Dataset excerpt:
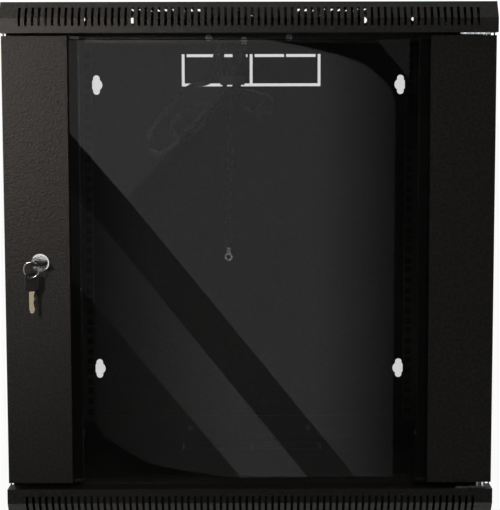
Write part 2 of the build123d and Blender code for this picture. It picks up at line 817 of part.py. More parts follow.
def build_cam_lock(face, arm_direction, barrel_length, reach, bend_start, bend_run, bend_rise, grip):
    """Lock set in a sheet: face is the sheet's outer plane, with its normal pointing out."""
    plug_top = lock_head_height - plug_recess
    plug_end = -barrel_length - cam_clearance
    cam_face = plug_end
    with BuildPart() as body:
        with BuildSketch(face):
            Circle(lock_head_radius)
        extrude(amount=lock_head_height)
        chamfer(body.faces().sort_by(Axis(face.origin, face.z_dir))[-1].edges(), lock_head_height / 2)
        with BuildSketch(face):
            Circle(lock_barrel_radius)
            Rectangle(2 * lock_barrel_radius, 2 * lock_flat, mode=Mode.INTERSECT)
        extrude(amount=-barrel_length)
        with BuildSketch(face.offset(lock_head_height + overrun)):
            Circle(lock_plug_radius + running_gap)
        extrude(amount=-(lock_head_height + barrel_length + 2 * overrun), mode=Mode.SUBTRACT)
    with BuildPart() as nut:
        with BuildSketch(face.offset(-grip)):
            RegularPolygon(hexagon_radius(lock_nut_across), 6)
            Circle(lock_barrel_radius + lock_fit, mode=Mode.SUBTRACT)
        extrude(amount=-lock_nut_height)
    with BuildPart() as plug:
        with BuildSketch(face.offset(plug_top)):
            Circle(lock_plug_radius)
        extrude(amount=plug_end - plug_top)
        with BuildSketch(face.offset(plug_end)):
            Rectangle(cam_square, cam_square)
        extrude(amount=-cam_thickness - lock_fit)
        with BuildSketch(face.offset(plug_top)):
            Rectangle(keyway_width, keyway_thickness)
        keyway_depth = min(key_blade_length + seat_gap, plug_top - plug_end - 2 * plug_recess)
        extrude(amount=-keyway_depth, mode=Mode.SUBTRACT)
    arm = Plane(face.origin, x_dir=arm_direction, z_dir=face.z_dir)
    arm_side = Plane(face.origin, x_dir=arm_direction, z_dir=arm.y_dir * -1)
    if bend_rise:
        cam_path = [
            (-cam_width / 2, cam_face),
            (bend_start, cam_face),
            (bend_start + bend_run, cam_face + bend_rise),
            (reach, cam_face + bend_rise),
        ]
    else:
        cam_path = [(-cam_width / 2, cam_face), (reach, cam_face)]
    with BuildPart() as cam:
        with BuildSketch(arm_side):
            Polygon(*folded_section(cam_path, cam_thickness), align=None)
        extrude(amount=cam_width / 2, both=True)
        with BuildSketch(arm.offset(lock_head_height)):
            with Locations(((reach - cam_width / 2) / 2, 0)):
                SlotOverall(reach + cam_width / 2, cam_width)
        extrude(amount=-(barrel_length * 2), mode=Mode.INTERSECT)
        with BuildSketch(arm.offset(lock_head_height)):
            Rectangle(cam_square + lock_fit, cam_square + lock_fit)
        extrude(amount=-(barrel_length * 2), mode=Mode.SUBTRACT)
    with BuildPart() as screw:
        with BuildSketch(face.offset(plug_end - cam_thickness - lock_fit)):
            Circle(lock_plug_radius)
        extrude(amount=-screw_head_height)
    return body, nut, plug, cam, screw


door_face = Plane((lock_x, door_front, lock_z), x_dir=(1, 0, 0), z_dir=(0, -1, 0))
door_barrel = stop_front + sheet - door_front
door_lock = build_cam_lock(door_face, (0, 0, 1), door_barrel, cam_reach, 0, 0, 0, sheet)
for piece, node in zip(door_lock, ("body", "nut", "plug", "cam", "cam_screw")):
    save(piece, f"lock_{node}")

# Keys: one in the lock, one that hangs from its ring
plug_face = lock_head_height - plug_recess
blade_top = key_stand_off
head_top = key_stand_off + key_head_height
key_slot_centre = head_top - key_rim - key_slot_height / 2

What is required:
Return the whole listing exactly.

Final answer:
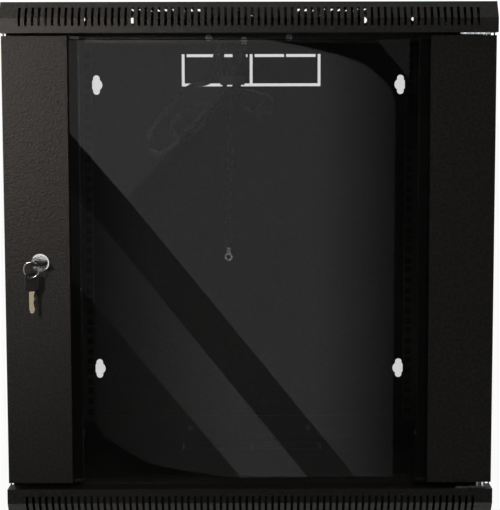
Write part 2 of the build123d and Blender code for this picture. It picks up at line 817 of part.py. More parts follow.
def build_cam_lock(face, arm_direction, barrel_length, reach, bend_start, bend_run, bend_rise, grip):
    """Lock set in a sheet: face is the sheet's outer plane, with its normal pointing out."""
    plug_top = lock_head_height - plug_recess
    plug_end = -barrel_length - cam_clearance
    cam_face = plug_end
    with BuildPart() as body:
        with BuildSketch(face):
            Circle(lock_head_radius)
        extrude(amount=lock_head_height)
        chamfer(body.faces().sort_by(Axis(face.origin, face.z_dir))[-1].edges(), lock_head_height / 2)
        with BuildSketch(face):
            Circle(lock_barrel_radius)
            Rectangle(2 * lock_barrel_radius, 2 * lock_flat, mode=Mode.INTERSECT)
        extrude(amount=-barrel_length)
        with BuildSketch(face.offset(lock_head_height + overrun)):
            Circle(lock_plug_radius + running_gap)
        extrude(amount=-(lock_head_height + barrel_length + 2 * overrun), mode=Mode.SUBTRACT)
    with BuildPart() as nut:
        with BuildSketch(face.offset(-grip)):
            RegularPolygon(hexagon_radius(lock_nut_across), 6)
            Circle(lock_barrel_radius + lock_fit, mode=Mode.SUBTRACT)
        extrude(amount=-lock_nut_height)
    with BuildPart() as plug:
        with BuildSketch(face.offset(plug_top)):
            Circle(lock_plug_radius)
        extrude(amount=plug_end - plug_top)
        with BuildSketch(face.offset(plug_end)):
            Rectangle(cam_square, cam_square)
        extrude(amount=-cam_thickness - lock_fit)
        with BuildSketch(face.offset(plug_top)):
            Rectangle(keyway_width, keyway_thickness)
        keyway_depth = min(key_blade_length + seat_gap, plug_top - plug_end - 2 * plug_recess)
        extrude(amount=-keyway_depth, mode=Mode.SUBTRACT)
    arm = Plane(face.origin, x_dir=arm_direction, z_dir=face.z_dir)
    arm_side = Plane(face.origin, x_dir=arm_direction, z_dir=arm.y_dir * -1)
    if bend_rise:
        cam_path = [
            (-cam_width / 2, cam_face),
            (bend_start, cam_face),
            (bend_start + bend_run, cam_face + bend_rise),
            (reach, cam_face + bend_rise),
        ]
    else:
        cam_path = [(-cam_width / 2, cam_face), (reach, cam_face)]
    with BuildPart() as cam:
        with BuildSketch(arm_side):
            Polygon(*folded_section(cam_path, cam_thickness), align=None)
        extrude(amount=cam_width / 2, both=True)
        with BuildSketch(arm.offset(lock_head_height)):
            with Locations(((reach - cam_width / 2) / 2, 0)):
                SlotOverall(reach + cam_width / 2, cam_width)
        extrude(amount=-(barrel_length * 2), mode=Mode.INTERSECT)
        with BuildSketch(arm.offset(lock_head_height)):
            Rectangle(cam_square + lock_fit, cam_square + lock_fit)
        extrude(amount=-(barrel_length * 2), mode=Mode.SUBTRACT)
    with BuildPart() as screw:
        with BuildSketch(face.offset(plug_end - cam_thickness - lock_fit)):
            Circle(lock_plug_radius)
        extrude(amount=-screw_head_height)
    return body, nut, plug, cam, screw


door_face = Plane((lock_x, door_front, lock_z), x_dir=(1, 0, 0), z_dir=(0, -1, 0))
door_barrel = stop_front + sheet - door_front
door_lock = build_cam_lock(door_face, (0, 0, 1), door_barrel, cam_reach, 0, 0, 0, sheet)
for piece, node in zip(door_lock, ("body", "nut", "plug", "cam", "cam_screw")):
    save(piece, f"lock_{node}")

# Keys: one in the lock, one that hangs from its ring
plug_face = lock_head_height - plug_recess
blade_top = key_stand_off
head_top = key_stand_off + key_head_height
key_slot_centre = head_top - key_rim - key_slot_height / 2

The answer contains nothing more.